Навальный велик и тем, что показал всем: свобода совершенно субъектна. Её нельзя дать и её нельзя взять, её нельзя ограничить и к ней нельзя принудить. Её нельзя лишить, потому что подлинно свободный человек, лишенный свободы в процессуальном смысле, становится только свободнее.
Этим он и злил.
Грустно, что, кажется, власти как раз услышали это в Навальном, и испугались, и убили; а его соратники — нет. Власть поняла, что он угроза, потому что показывает простой путь: быть самостоятельно свободным.

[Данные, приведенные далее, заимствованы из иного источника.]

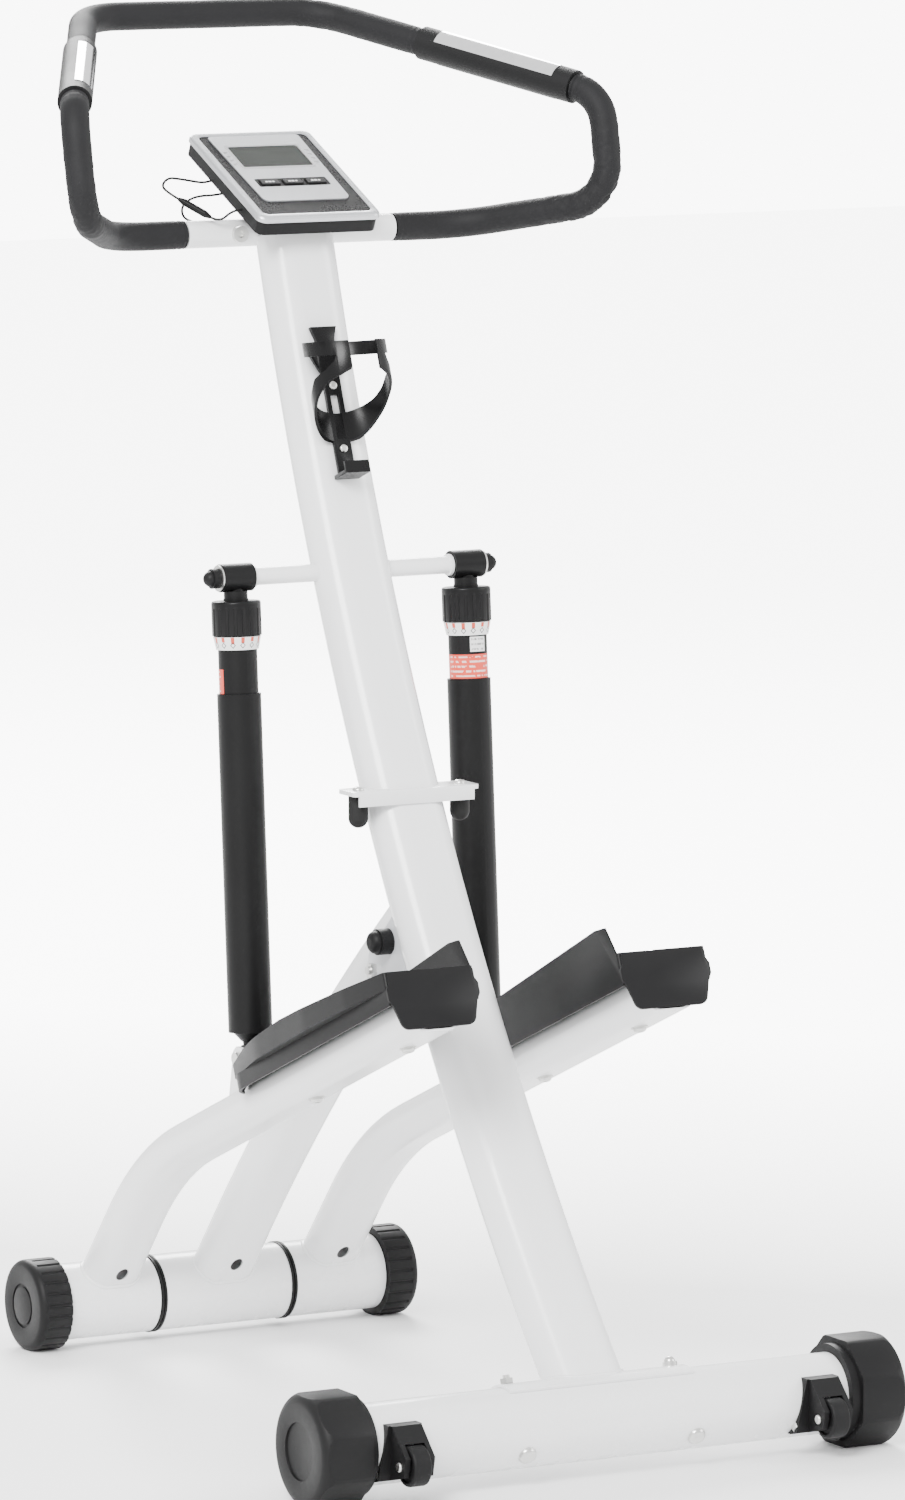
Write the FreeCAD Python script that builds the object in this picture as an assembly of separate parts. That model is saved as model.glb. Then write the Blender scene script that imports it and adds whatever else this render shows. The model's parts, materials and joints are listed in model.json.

Те же, кому пристало быть свободным и таким образом угрожать власти, это не поняли. Их свободе мешают обстоятельства: время, место, деньги, исторический момент, легальный статус, что там еще? Никто из них не в Харпе, не в колонии, не в крытке, где Алексей показал, что можно все.
Да, в этом его уникальность и даже неуместность для обеих сторон баррикад. Одним он просто страшен такой, другие за ним навсегда не успели: их свобода – это еще и отсутствие препятствий.
Шопенгауэр называл эту физическую свободу исключительно отрицательным понятием, противопоставляя ей свободу интеллектуальную и свободу моральную. Моральная свобода мыслится им как соответствие собственной воле: «Я свободен, если могу делать то, что я хочу».
И вот вопрос: а мы уверены, что действительно и решительно не хотим всего того, что имеем вокруг себя прямо сейчас? У Навального ответ был, а у нас?
А еще Алексей показал, что желание равно возможности. Его смелость и свобода в том, что он удивительно ловко превращал большие цели в сопоставимые возможностям действия. Просто делал — и просто получалось. А если не получалось — делал следующее, и прежнее тут же казалось необхоимым промахом перед следующим попаданием в цель.
У Навального него нельзя было отнять свободу, потому что она была его. У него нельзя было отнять надежду — она была его надеждой.
А у нас? Что у нас вообще есть своего, если даже Навального у нас забрали (зачеркнуто) мы отдали?